New semester, and we had a few classes together. I was already completely "in love" with him. I can say since first day. At the end of that semester, we went off to the city. We hung out and a waiter was hitting on me as we ate. He found it funny but I was a bit embarrassed. As we drove back, he took out a bottle of vodka which I eventually drank. I guess me getting wasted caused me to say what I felt. I told him that he meant everything to me and that he was my everything. He wouldn't say not much but just to calm down.

After that incident, he started going out with this girl. He even introduced me to her and we went out to dinner once. A different waiter was hitting on me and he kept insisting that I go at him. Eventually, he noticed that I wasn't feeling his r relationship so he called it off. He would always say "I will break up with her if you want me to." However, to this date I know that they still somewhat talk. I got annoyed and acted that I didnt like him anymore and he would get really hurt. He would say such things as "you and my family are all that matters, you are most brilliant person ever." etc

This year, we still had somewhat of an emotional relationship. Just words that he would say like "Te Quiero Mucho, Sos lo mejor." which means like "I like you a lot, you are the best." I have a nickname for him and it all of a sudden it became a nickname for me aswell. We have called each other "babe,baby" a few times.

Anyways, Im gonna cut to it. I was so annoyed by him that I made up a lie and told him that I was talking to my ex. That night he flipped out and told me over messenger that he was "curious" about me but that he wasn't gay. He made me reassured him that I "liked, loved him." Ever since then, the text messages have become more romantic and he is very sweet. He still have our problems. It has come to the point where I massage his neck and shoulders. I often run my fingers trough his hair. I gave him a hand job once.

Last night, he wanted to see mine and I showed him. I proceeded to give him a hand job and he gave me one. A good one but with constant "Dont tell anyone, I am not gay just curious." However, I was on cloud nine since I am so attached to him. I cant really say what he is since he confuses me a lot. I dont know what he wants and at time I feel "used." I persist because I have a feeling that in the future when he comes to terms he might respond to me. I feel that he likes me. I have a lot of love for him and he knows it. I just dont know what to do anymore. I can continue this nonsense or keep going. We are really close as friends and well I dont want to jeopardize anything. I just feel a lot for him.

I guess I just came here to share my story since I dont have anyone to really tell. All of our friends are straight. Besides online, I dont really have any 'gay' friends. I have told one friend but she always gets annoyed and compares us to Alexander and Hephaistion lol. She says that I give a lot and that he will never come to terms with what he really wants. But as time goes on he seems to be more open with me. Oh yeah, I am 21 and he is 23 if you guys wanted to know :P
 
Like Sinatra sings, "Nice and easy does it every time."

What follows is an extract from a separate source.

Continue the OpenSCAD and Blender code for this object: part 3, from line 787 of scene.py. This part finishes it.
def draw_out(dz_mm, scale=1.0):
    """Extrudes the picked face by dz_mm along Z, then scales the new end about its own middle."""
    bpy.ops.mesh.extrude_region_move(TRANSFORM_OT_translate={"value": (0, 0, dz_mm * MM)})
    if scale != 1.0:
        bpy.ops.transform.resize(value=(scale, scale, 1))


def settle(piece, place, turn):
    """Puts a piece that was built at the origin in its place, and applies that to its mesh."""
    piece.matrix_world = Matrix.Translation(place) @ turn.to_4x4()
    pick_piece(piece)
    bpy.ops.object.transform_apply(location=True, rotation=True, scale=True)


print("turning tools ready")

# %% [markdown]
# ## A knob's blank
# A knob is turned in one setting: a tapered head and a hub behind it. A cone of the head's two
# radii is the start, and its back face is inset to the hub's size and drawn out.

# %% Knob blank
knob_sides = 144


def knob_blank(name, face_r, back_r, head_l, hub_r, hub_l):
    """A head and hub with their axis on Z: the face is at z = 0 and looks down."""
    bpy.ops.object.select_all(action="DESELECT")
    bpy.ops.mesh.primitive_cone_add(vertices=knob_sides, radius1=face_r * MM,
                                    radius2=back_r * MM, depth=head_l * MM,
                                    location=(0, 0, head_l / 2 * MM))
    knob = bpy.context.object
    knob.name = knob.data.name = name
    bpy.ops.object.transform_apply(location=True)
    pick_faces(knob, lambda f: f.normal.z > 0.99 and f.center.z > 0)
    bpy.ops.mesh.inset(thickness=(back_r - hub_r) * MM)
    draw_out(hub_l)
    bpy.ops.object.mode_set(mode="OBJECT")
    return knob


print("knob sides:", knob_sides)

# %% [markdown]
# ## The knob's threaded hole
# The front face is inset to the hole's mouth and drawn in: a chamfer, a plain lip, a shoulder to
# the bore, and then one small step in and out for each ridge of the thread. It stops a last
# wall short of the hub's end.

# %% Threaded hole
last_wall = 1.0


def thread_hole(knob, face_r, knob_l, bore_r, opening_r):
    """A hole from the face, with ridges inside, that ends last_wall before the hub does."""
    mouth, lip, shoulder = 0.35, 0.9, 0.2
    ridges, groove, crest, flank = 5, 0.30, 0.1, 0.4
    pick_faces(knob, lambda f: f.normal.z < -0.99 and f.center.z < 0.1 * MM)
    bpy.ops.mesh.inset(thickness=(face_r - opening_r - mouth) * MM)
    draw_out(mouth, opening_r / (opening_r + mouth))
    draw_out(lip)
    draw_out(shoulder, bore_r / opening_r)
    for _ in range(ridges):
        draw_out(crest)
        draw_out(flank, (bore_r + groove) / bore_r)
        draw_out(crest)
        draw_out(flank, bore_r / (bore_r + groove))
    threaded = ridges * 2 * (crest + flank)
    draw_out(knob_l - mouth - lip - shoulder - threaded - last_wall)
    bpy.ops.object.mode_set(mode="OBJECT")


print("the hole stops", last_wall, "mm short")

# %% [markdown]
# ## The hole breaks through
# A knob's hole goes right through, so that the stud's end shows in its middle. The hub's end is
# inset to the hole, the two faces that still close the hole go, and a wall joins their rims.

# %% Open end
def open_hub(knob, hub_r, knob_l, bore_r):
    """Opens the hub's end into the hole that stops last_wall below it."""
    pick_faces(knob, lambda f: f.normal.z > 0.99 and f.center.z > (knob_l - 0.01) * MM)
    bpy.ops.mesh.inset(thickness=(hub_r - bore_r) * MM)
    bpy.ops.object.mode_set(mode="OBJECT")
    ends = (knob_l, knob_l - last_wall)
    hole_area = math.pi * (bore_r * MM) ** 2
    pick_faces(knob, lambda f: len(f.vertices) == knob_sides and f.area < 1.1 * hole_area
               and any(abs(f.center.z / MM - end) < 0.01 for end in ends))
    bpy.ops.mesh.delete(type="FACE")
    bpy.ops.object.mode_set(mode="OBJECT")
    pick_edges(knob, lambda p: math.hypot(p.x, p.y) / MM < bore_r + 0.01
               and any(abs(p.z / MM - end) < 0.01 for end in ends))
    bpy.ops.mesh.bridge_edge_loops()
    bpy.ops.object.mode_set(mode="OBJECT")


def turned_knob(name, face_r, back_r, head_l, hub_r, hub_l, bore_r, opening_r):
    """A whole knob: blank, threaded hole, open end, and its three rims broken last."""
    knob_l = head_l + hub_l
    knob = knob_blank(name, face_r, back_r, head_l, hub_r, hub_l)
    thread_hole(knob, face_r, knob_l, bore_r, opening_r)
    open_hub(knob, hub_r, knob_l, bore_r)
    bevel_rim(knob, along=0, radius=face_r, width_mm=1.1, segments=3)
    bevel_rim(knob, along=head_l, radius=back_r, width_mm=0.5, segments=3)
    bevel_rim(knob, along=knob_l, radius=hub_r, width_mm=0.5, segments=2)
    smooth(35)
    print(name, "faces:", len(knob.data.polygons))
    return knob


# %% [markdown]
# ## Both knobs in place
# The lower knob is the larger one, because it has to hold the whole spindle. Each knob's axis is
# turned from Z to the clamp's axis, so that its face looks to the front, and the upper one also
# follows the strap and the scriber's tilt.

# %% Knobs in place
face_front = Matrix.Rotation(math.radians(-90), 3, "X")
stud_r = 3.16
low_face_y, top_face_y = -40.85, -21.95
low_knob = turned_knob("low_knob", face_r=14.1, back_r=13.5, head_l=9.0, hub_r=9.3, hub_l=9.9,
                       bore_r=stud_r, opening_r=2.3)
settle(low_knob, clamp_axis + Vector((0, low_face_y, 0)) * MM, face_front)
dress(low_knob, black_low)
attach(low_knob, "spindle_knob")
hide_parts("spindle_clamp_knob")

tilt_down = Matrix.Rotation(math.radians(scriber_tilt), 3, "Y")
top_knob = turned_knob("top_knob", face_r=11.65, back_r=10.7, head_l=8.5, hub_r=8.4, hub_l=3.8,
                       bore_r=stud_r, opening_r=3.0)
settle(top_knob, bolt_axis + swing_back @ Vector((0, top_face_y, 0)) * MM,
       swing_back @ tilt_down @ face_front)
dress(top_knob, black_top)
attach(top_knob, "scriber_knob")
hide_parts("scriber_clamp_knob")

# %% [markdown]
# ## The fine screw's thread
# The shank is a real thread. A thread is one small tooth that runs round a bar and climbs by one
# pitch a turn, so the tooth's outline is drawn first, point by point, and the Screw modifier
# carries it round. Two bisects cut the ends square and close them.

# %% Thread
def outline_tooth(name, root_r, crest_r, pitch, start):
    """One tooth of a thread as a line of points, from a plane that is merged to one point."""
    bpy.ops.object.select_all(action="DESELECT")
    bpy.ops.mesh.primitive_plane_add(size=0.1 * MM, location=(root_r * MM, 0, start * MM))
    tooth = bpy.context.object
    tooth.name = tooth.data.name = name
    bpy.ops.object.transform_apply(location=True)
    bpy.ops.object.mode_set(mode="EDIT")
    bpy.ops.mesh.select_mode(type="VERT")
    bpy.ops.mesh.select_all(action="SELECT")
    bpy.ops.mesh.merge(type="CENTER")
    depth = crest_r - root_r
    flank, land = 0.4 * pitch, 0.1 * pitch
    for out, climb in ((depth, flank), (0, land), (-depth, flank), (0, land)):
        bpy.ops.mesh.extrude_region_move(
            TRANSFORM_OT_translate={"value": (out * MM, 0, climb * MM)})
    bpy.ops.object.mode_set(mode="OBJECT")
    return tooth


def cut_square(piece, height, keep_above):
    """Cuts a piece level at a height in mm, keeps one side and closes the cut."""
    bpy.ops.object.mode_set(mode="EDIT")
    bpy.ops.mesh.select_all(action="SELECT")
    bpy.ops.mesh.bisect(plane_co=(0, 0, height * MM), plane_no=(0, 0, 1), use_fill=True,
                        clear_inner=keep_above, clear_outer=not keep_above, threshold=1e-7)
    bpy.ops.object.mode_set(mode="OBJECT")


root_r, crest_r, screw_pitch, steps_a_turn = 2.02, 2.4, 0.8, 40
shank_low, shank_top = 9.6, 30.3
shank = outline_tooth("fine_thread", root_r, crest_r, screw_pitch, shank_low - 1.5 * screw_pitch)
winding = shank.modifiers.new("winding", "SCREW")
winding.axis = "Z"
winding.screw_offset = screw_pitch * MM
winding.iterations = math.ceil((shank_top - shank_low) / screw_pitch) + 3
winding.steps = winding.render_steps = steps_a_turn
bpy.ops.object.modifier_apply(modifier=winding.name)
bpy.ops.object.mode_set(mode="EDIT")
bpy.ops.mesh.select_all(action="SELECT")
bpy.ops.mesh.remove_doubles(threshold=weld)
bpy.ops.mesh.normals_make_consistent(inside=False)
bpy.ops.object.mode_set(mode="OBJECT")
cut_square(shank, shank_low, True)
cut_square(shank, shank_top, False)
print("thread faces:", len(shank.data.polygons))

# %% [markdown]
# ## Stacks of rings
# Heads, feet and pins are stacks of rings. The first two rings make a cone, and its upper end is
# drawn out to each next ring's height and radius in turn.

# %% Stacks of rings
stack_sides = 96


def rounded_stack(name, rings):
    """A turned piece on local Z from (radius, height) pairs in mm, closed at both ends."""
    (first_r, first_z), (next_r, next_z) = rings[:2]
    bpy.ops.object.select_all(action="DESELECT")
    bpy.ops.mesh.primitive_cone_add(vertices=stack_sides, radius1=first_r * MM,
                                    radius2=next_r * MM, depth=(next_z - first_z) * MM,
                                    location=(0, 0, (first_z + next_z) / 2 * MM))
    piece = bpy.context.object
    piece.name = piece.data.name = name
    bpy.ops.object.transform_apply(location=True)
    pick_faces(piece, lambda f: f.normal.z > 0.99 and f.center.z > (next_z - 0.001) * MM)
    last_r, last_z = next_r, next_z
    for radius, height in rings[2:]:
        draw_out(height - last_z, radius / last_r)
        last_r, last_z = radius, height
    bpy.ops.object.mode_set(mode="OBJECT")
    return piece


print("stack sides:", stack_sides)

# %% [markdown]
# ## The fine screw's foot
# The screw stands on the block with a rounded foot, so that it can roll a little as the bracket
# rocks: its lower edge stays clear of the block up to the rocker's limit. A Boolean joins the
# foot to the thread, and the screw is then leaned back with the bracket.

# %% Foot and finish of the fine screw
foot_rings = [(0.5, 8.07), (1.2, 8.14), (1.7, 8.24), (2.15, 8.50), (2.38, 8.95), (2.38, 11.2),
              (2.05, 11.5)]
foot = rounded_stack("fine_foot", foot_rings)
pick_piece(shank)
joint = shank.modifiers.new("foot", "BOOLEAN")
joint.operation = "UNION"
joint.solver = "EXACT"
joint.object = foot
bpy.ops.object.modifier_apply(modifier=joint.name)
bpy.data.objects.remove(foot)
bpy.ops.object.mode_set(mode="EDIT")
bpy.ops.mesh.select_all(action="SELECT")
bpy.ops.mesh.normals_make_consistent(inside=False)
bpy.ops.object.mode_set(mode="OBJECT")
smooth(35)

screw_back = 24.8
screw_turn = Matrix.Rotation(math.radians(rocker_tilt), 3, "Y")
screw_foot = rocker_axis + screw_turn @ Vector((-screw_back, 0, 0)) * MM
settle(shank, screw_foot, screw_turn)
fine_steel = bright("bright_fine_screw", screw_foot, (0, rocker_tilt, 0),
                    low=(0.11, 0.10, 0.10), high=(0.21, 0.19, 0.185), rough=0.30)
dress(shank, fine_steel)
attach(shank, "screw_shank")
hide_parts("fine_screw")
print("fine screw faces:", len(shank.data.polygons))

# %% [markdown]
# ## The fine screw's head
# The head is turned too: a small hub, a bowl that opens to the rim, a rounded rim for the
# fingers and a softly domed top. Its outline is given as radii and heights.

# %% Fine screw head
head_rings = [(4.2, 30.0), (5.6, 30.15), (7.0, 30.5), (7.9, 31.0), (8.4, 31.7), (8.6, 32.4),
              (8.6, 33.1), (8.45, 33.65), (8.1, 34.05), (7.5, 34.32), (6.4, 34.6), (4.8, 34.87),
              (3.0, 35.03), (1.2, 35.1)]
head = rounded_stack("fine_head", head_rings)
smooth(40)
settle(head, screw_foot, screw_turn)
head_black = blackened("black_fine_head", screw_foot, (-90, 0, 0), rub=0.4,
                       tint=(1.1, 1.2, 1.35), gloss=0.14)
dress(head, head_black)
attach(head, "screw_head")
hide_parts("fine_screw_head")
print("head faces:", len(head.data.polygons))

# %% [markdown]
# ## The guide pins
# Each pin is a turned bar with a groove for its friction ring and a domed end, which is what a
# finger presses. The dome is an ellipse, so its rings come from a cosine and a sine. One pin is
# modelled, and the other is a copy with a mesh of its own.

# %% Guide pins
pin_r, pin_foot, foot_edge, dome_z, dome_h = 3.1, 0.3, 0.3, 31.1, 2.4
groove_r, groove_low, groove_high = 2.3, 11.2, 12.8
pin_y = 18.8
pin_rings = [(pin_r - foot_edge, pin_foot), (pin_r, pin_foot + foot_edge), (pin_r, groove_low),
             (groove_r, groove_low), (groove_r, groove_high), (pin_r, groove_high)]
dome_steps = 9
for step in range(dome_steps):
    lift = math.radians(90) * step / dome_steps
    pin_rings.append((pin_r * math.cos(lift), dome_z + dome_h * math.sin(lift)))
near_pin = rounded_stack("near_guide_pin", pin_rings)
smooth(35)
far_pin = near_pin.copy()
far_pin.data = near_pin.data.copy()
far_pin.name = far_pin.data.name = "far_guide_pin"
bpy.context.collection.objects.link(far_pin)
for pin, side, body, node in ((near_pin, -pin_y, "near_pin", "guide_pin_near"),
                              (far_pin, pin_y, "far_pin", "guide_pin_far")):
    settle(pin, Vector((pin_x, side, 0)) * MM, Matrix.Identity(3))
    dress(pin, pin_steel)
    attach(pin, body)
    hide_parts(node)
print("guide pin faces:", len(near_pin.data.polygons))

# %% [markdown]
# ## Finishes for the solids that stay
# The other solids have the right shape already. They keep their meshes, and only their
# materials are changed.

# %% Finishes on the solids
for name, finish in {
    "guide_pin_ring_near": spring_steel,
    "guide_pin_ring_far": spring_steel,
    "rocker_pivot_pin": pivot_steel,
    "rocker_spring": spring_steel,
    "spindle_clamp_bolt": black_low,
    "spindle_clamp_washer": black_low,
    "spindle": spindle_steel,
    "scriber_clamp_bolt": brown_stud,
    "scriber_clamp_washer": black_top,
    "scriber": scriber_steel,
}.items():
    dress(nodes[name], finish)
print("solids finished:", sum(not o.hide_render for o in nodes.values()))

Let him set the pace, and go for the ride.
 
It seems to me that you have two ways of looking at this friend and both ways are worthwhile. Not all relationships end up having a sexual element to them but they are great just the same.

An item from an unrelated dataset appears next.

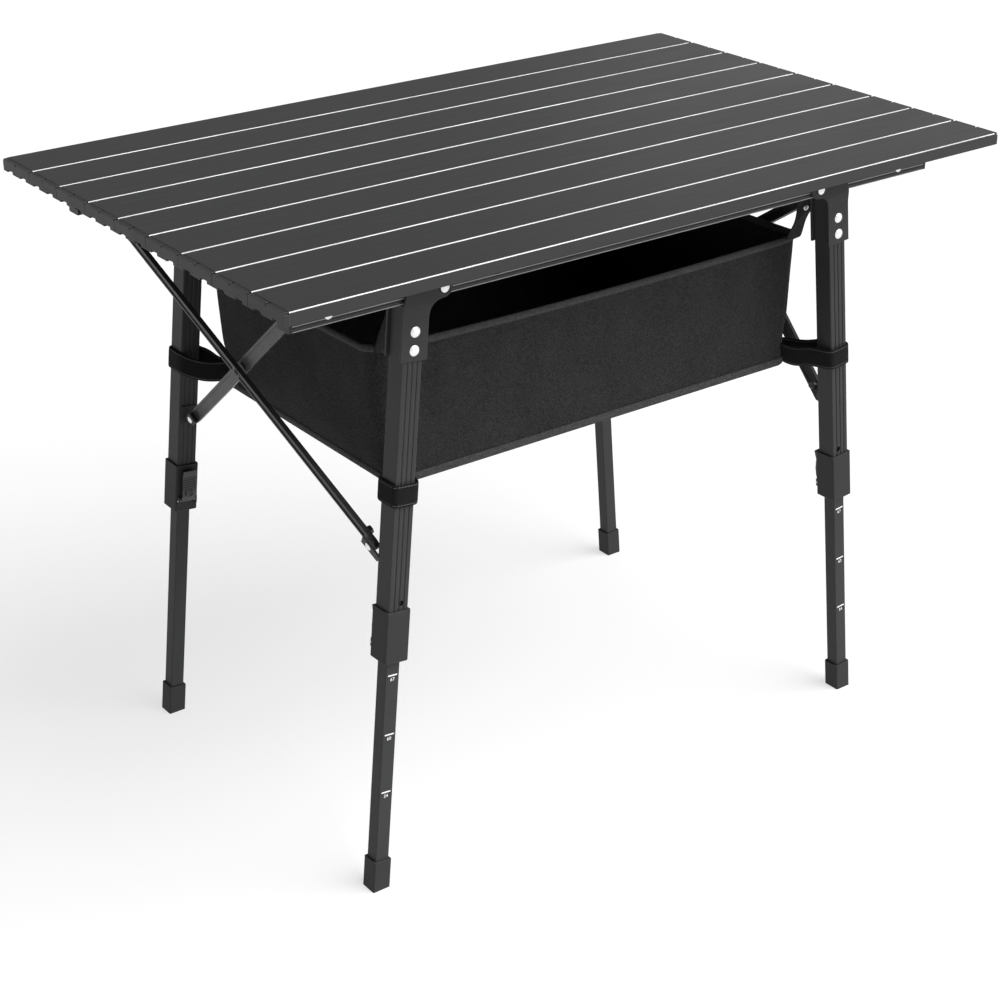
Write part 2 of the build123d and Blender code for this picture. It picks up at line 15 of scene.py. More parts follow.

In some relationships two people dig each other but each has issues that have to be considered. That takes patience. But, if an enduring relationship which includes sex is to be it will come about naturally and then it will seems so right because it will come as a confirmation of the bond that has already come to exist between you and your partner.

Good Luck.
 
It sounds simple but at times it gets hard because I have told him how I feel about him. He says a lot of things but has never really said it straight to my face. At times, I also feel that this isn't healthy because it rally derails me from life in general. Blah, time- time and its something I really dont have as I might have to be moving because of school.
 
Here's the reality in this situation: You will be the bridesmaid, never the bride.

This guy really wants to be straight. For whatever reason, he wants to do the straight, married, two kids and a dog thing. HE's going to fight his attraction to you until the bitter end. And for every step forward, there will be two steps back- lies, secrets, paranoia and internal battles with what he is feeling.

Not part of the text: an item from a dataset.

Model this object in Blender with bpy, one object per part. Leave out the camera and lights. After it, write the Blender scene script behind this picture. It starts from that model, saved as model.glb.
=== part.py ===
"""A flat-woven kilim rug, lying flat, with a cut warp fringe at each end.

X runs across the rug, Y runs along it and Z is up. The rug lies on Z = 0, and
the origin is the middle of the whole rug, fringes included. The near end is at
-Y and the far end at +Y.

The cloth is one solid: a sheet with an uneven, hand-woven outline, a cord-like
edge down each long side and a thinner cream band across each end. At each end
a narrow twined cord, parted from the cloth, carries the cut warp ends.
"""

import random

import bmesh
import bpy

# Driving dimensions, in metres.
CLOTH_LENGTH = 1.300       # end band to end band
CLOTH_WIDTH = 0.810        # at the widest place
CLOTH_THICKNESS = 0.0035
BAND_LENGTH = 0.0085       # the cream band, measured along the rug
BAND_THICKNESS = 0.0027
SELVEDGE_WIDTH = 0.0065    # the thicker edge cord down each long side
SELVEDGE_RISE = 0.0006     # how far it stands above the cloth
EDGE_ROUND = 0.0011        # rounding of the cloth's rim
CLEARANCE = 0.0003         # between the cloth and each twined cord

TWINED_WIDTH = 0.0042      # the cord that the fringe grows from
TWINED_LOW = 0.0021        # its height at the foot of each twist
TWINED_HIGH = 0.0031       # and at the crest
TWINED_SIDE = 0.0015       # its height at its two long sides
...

Your decision is whether you want to stay on this roller-coaster hoping for an occasional hand-job with your friend or whether you want to actually try to find a well-adjusted, out gay guy who will give you more than an occasional chance to play with his weanie.
 
Here's the reality in this situation: You will be the bridesmaid, never the bride.

This guy really wants to be straight. For whatever reason, he wants to do the straight, married, two kids and a dog thing. HE's going to fight his attraction to you until the bitter end. And for every step forward, there will be two steps back- lies, secrets, paranoia and internal battles with what he is feeling.

Your decision is whether you want to stay on this roller-coaster hoping for an occasional hand-job with your friend or whether you want to actually try to find a well-adjusted, out gay guy who will give you more than an occasional chance to play with his weanie.

your right but its more about the sexual acts. However, I really do see the first part since he is so afraid to disappoint his father.